(Dataset entries)
****************************************
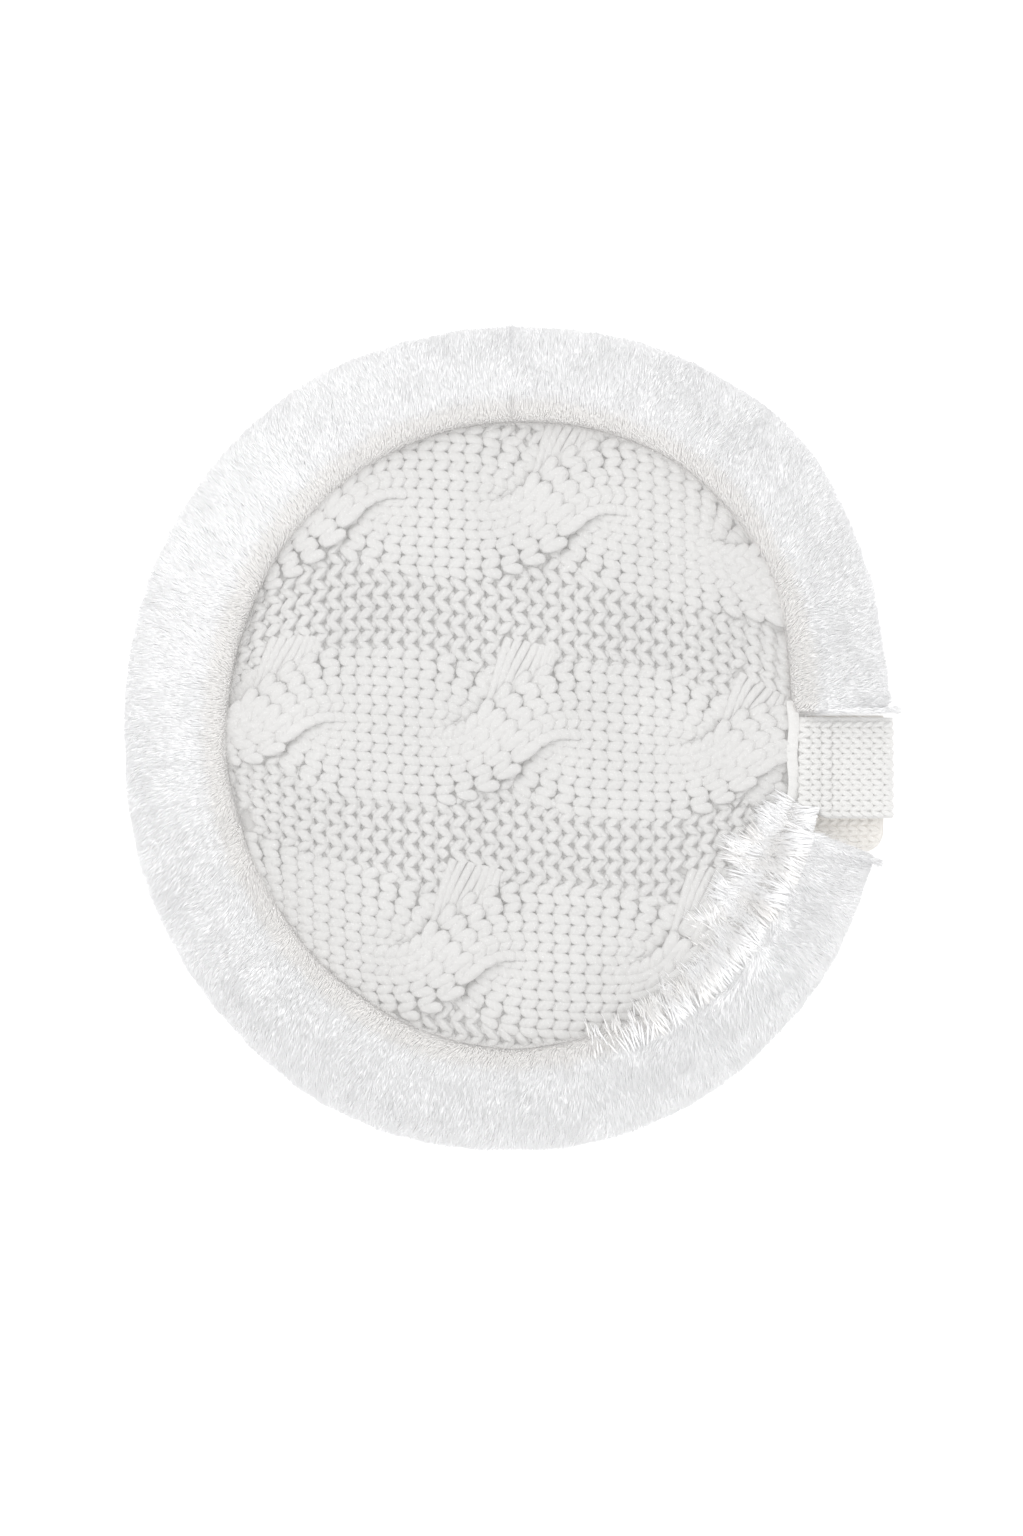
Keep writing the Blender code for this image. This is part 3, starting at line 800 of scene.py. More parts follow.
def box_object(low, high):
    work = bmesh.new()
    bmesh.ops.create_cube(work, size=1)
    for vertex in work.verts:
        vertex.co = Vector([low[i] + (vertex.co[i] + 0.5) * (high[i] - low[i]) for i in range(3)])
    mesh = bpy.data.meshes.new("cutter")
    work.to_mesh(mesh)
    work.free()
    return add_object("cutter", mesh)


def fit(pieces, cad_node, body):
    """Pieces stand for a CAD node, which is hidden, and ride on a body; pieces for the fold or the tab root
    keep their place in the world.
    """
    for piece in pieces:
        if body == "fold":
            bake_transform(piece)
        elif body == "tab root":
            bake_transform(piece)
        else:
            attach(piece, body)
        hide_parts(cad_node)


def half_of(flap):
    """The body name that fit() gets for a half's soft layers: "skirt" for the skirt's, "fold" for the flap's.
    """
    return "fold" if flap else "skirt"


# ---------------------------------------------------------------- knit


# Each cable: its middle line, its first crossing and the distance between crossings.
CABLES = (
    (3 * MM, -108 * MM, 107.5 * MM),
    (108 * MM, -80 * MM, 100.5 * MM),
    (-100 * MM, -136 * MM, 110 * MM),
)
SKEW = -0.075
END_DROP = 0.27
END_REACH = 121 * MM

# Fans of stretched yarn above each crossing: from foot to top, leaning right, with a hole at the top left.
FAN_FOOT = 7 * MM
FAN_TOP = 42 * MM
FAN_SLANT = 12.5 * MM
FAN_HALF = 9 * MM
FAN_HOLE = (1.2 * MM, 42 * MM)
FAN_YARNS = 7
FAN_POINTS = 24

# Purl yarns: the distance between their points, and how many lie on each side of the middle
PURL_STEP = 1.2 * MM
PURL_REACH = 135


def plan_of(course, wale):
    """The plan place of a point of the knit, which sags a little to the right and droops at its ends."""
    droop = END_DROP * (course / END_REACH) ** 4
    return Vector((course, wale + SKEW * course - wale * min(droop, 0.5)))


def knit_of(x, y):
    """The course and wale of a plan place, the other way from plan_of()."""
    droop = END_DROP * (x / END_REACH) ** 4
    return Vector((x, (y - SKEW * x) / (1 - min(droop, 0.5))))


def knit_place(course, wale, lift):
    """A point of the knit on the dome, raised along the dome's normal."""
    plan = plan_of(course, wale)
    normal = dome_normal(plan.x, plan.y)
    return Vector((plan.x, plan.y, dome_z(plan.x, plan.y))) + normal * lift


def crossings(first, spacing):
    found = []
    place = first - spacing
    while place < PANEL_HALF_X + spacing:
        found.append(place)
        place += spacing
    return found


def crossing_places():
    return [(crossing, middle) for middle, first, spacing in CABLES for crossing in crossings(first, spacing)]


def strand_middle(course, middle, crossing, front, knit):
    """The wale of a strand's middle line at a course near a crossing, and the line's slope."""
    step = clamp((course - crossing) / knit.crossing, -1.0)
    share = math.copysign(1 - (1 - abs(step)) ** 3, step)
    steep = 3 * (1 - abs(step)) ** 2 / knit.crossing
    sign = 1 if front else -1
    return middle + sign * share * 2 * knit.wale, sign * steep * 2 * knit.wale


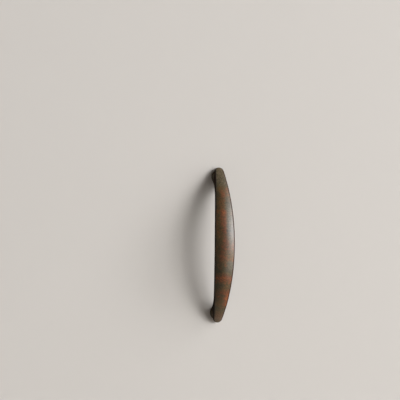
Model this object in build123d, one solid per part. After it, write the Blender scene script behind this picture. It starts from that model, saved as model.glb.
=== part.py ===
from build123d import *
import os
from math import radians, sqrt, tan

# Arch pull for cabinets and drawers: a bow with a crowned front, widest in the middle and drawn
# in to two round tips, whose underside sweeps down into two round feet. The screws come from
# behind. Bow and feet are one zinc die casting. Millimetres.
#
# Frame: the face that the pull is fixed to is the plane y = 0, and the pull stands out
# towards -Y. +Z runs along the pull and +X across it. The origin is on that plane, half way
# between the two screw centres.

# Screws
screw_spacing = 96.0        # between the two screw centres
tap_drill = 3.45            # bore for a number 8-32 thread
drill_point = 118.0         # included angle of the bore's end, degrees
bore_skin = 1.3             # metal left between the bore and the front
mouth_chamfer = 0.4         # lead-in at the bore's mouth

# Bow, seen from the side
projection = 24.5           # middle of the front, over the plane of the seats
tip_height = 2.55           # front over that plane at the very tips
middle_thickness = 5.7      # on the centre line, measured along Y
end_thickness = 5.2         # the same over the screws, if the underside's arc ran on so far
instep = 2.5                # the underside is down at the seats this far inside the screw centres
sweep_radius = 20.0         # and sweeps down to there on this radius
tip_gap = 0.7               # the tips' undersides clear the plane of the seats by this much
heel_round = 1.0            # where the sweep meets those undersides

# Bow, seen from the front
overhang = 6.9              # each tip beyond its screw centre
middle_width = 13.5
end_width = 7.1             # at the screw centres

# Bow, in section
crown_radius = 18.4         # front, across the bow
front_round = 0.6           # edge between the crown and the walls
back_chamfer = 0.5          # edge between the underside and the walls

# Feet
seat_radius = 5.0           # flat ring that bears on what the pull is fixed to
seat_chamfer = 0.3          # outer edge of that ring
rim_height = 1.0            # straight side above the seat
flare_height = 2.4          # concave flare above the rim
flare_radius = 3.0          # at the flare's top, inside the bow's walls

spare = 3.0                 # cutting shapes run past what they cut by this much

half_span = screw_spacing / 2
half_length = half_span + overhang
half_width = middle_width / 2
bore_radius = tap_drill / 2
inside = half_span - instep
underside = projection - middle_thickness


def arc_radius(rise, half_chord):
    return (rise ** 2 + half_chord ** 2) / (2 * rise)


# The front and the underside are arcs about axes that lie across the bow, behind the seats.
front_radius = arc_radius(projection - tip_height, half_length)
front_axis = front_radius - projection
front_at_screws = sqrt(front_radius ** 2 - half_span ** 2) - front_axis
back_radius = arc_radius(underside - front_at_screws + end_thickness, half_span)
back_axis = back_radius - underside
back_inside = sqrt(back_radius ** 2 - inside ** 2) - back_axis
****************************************
■ Stated problem:
Print the lines from the line with "attach(piece, body)" to the line with "return [(crossing, middle)" exactly, and print nothing else. Both of those lines are included.

■ Solution for this exercise:
            attach(piece, body)
        hide_parts(cad_node)


def half_of(flap):
    """The body name that fit() gets for a half's soft layers: "skirt" for the skirt's, "fold" for the flap's.
    """
    return "fold" if flap else "skirt"


# ---------------------------------------------------------------- knit


# Each cable: its middle line, its first crossing and the distance between crossings.
CABLES = (
    (3 * MM, -108 * MM, 107.5 * MM),
    (108 * MM, -80 * MM, 100.5 * MM),
    (-100 * MM, -136 * MM, 110 * MM),
)
SKEW = -0.075
END_DROP = 0.27
END_REACH = 121 * MM

# Fans of stretched yarn above each crossing: from foot to top, leaning right, with a hole at the top left.
FAN_FOOT = 7 * MM
FAN_TOP = 42 * MM
FAN_SLANT = 12.5 * MM
FAN_HALF = 9 * MM
FAN_HOLE = (1.2 * MM, 42 * MM)
FAN_YARNS = 7
FAN_POINTS = 24

# Purl yarns: the distance between their points, and how many lie on each side of the middle
PURL_STEP = 1.2 * MM
PURL_REACH = 135


def plan_of(course, wale):
    """The plan place of a point of the knit, which sags a little to the right and droops at its ends."""
    droop = END_DROP * (course / END_REACH) ** 4
    return Vector((course, wale + SKEW * course - wale * min(droop, 0.5)))


def knit_of(x, y):
    """The course and wale of a plan place, the other way from plan_of()."""
    droop = END_DROP * (x / END_REACH) ** 4
    return Vector((x, (y - SKEW * x) / (1 - min(droop, 0.5))))


def knit_place(course, wale, lift):
    """A point of the knit on the dome, raised along the dome's normal."""
    plan = plan_of(course, wale)
    normal = dome_normal(plan.x, plan.y)
    return Vector((plan.x, plan.y, dome_z(plan.x, plan.y))) + normal * lift


def crossings(first, spacing):
    found = []
    place = first - spacing
    while place < PANEL_HALF_X + spacing:
        found.append(place)
        place += spacing
    return found


def crossing_places():
    return [(crossing, middle) for middle, first, spacing in CABLES for crossing in crossings(first, spacing)]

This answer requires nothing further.